══ Information supplied
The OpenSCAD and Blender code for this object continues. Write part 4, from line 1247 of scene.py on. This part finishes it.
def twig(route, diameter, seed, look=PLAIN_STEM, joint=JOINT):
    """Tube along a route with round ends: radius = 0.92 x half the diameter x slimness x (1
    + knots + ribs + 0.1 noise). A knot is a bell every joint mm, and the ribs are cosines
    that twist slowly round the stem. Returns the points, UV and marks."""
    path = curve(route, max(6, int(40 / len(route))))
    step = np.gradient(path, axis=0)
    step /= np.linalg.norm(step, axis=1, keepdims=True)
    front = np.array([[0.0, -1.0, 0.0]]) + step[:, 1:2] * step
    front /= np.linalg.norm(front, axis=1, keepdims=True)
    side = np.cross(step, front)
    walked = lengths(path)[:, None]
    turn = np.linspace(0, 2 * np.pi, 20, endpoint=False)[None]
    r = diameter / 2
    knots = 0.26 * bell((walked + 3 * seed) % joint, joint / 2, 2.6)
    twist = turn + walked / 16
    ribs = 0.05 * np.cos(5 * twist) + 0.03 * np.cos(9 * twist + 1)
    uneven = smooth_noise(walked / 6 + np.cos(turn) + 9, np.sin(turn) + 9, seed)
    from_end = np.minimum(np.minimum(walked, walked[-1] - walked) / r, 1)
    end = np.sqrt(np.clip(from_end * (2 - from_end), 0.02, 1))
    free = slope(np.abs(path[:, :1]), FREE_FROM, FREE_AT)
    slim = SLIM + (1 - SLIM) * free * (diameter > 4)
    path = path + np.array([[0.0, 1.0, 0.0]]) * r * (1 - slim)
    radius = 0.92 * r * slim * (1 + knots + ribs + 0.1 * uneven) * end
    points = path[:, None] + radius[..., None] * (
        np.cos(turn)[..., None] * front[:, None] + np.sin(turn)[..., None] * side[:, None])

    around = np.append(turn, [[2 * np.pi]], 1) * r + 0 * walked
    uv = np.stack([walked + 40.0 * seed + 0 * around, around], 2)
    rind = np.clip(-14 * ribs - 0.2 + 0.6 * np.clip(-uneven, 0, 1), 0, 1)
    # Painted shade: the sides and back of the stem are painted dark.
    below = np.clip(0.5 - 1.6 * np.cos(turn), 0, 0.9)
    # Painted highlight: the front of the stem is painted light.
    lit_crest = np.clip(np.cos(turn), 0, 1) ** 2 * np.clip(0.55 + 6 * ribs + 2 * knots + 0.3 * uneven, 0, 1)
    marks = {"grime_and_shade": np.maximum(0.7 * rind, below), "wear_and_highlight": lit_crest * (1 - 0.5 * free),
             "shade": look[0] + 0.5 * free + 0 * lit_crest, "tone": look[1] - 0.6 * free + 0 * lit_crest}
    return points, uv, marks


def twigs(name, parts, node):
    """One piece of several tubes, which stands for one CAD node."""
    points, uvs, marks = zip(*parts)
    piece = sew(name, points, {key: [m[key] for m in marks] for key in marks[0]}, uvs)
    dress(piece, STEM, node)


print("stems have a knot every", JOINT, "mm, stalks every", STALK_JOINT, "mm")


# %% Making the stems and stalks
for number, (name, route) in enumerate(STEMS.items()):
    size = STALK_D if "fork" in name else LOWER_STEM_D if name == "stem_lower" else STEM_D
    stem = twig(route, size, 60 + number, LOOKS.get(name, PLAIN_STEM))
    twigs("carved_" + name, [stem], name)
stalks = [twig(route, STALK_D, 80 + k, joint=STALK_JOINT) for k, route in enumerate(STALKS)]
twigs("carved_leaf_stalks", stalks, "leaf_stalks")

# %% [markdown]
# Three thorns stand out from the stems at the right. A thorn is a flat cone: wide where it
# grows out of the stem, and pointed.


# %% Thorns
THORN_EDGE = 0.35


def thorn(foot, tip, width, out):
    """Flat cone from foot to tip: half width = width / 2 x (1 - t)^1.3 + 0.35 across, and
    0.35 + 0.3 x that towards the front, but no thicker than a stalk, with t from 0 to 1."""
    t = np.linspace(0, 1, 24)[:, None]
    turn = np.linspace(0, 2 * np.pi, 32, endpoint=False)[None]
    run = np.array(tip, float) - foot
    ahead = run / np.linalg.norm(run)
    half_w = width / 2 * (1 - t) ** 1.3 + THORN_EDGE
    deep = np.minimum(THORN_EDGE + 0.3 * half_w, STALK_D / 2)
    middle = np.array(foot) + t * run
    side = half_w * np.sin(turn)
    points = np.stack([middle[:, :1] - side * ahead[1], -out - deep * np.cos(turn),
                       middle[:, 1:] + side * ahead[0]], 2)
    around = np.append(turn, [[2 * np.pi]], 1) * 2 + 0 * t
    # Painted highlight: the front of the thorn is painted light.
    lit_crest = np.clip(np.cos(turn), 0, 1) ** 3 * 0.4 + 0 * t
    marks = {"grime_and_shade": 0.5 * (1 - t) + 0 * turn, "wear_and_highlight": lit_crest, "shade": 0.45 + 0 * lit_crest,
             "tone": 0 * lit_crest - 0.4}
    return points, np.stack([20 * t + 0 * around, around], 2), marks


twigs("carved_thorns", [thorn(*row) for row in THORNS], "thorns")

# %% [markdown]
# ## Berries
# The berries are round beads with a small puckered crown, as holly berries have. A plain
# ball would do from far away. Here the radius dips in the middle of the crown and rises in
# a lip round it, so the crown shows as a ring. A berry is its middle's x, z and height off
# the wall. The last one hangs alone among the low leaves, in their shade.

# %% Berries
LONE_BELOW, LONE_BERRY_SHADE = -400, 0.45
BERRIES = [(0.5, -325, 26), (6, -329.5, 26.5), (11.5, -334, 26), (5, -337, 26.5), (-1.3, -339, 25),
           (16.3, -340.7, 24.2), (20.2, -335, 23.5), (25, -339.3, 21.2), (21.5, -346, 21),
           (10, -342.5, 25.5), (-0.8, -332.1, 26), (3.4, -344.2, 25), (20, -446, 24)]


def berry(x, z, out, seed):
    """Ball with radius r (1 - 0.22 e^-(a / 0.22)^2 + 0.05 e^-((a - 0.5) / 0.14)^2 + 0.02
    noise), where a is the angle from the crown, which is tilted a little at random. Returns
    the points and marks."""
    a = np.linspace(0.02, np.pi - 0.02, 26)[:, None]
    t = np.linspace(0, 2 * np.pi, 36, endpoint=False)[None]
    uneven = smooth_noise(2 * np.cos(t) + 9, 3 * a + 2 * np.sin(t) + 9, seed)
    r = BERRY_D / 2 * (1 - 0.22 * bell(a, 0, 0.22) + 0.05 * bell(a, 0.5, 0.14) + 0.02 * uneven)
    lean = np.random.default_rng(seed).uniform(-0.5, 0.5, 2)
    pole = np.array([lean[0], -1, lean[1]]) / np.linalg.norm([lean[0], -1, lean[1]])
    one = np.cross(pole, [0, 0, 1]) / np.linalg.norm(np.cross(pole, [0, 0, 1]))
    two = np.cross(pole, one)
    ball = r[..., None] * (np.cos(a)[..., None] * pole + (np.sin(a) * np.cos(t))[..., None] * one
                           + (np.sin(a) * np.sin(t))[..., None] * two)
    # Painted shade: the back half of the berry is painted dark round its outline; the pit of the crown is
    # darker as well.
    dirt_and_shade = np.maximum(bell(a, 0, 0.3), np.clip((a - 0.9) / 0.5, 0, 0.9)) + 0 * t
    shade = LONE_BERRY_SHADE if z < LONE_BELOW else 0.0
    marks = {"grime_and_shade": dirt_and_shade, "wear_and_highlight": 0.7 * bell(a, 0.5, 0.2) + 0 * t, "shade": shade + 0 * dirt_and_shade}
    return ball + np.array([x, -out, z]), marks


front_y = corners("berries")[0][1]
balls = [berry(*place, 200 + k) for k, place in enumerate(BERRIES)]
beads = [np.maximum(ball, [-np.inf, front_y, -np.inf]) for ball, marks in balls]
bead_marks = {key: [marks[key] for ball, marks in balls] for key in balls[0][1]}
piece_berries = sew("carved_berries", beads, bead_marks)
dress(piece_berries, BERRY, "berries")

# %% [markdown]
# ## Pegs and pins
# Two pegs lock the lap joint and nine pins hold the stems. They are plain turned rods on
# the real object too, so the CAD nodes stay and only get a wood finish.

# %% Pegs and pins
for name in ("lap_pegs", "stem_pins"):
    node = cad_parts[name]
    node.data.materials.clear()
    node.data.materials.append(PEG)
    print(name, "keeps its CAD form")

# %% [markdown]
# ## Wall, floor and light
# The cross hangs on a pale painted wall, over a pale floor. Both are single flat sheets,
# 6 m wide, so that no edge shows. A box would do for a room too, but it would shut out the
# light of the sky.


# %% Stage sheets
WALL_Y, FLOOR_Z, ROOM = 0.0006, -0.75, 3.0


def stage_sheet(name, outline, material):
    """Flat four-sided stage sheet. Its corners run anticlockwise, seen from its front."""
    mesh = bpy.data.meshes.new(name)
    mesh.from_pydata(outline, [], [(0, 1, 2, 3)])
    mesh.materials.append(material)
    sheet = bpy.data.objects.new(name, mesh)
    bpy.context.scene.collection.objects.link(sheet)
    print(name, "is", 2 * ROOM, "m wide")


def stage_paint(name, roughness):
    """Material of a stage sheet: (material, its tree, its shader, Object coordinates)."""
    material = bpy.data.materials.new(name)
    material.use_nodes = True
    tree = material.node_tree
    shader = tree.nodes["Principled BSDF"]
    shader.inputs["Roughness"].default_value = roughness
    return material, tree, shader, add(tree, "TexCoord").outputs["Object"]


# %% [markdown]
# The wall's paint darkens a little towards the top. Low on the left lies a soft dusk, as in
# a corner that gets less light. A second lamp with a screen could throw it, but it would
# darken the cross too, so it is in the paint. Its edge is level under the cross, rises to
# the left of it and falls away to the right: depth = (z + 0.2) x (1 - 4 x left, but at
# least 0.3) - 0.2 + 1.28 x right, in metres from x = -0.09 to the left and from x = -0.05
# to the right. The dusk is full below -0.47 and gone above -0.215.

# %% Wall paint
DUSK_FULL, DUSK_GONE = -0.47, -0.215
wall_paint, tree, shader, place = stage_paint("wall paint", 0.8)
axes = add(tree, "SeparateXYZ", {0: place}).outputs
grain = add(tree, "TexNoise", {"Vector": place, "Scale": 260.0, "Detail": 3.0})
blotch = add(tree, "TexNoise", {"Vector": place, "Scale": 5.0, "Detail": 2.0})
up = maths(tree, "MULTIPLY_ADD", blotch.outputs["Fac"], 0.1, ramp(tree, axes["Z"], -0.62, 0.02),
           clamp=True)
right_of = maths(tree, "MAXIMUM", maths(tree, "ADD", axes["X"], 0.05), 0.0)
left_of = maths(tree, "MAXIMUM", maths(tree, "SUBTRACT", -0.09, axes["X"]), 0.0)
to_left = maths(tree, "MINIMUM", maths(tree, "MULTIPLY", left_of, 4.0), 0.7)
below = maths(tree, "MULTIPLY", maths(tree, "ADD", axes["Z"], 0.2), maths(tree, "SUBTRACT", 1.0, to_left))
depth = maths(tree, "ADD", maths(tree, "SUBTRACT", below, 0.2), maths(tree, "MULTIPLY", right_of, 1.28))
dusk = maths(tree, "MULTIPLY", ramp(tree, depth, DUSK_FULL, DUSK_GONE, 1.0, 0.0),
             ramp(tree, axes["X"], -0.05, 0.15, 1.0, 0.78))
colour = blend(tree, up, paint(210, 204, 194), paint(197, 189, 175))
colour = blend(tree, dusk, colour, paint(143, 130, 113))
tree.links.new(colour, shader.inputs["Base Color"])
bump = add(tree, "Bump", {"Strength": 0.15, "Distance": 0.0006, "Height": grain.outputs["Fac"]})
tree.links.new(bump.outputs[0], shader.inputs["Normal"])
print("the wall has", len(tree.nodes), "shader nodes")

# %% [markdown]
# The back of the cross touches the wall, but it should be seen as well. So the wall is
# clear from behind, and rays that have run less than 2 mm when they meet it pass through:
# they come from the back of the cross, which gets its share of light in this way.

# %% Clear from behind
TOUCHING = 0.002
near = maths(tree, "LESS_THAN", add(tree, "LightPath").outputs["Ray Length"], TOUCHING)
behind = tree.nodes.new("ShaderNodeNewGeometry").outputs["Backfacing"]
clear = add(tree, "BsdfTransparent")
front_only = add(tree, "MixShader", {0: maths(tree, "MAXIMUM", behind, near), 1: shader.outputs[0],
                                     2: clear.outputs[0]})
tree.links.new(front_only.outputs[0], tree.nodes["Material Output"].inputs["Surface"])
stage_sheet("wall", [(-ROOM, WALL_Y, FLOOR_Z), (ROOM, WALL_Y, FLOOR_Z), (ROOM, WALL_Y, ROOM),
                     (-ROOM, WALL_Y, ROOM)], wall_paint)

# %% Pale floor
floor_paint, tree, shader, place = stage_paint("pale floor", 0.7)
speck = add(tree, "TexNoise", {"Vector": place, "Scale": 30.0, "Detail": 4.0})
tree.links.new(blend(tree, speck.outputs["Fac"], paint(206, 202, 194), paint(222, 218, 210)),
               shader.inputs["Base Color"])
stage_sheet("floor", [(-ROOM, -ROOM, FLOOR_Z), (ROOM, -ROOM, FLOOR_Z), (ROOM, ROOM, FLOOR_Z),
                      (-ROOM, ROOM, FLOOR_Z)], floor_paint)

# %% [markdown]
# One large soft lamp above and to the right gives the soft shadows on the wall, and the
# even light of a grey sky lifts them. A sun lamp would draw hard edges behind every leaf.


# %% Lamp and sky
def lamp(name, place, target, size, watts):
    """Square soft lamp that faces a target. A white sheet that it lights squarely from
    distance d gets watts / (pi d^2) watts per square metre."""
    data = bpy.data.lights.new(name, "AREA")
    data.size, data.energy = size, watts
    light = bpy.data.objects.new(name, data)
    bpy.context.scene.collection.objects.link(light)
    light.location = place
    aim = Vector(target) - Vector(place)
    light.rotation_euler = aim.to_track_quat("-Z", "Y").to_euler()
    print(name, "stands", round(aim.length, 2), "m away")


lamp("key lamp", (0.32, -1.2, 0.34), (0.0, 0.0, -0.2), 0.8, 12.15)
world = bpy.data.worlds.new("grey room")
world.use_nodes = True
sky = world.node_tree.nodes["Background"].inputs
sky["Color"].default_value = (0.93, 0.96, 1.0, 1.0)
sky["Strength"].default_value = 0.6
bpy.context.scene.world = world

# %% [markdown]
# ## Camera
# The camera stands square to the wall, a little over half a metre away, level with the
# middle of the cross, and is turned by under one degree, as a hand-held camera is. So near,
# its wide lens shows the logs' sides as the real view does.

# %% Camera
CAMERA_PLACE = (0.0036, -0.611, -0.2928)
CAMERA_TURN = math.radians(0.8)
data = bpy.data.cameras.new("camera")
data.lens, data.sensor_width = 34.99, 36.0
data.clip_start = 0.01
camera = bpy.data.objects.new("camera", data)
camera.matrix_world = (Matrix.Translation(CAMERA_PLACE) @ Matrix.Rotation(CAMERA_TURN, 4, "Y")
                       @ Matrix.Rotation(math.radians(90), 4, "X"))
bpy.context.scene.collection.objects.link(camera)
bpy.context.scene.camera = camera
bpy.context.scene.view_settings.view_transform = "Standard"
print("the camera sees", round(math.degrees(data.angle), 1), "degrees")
════
Do this: Repeat, character for character, the lines of the material above from the line with "node = cad_parts[name]" through the line with "# to the right.".

Output of the exercise:
    node = cad_parts[name]
    node.data.materials.clear()
    node.data.materials.append(PEG)
    print(name, "keeps its CAD form")

# %% [markdown]
# ## Wall, floor and light
# The cross hangs on a pale painted wall, over a pale floor. Both are single flat sheets,
# 6 m wide, so that no edge shows. A box would do for a room too, but it would shut out the
# light of the sky.


# %% Stage sheets
WALL_Y, FLOOR_Z, ROOM = 0.0006, -0.75, 3.0


def stage_sheet(name, outline, material):
    """Flat four-sided stage sheet. Its corners run anticlockwise, seen from its front."""
    mesh = bpy.data.meshes.new(name)
    mesh.from_pydata(outline, [], [(0, 1, 2, 3)])
    mesh.materials.append(material)
    sheet = bpy.data.objects.new(name, mesh)
    bpy.context.scene.collection.objects.link(sheet)
    print(name, "is", 2 * ROOM, "m wide")


def stage_paint(name, roughness):
    """Material of a stage sheet: (material, its tree, its shader, Object coordinates)."""
    material = bpy.data.materials.new(name)
    material.use_nodes = True
    tree = material.node_tree
    shader = tree.nodes["Principled BSDF"]
    shader.inputs["Roughness"].default_value = roughness
    return material, tree, shader, add(tree, "TexCoord").outputs["Object"]


# %% [markdown]
# The wall's paint darkens a little towards the top. Low on the left lies a soft dusk, as in
# a corner that gets less light. A second lamp with a screen could throw it, but it would
# darken the cross too, so it is in the paint. Its edge is level under the cross, rises to
# the left of it and falls away to the right: depth = (z + 0.2) x (1 - 4 x left, but at
# least 0.3) - 0.2 + 1.28 x right, in metres from x = -0.09 to the left and from x = -0.05
# to the right. The dusk is full below -0.47 and gone above -0.215.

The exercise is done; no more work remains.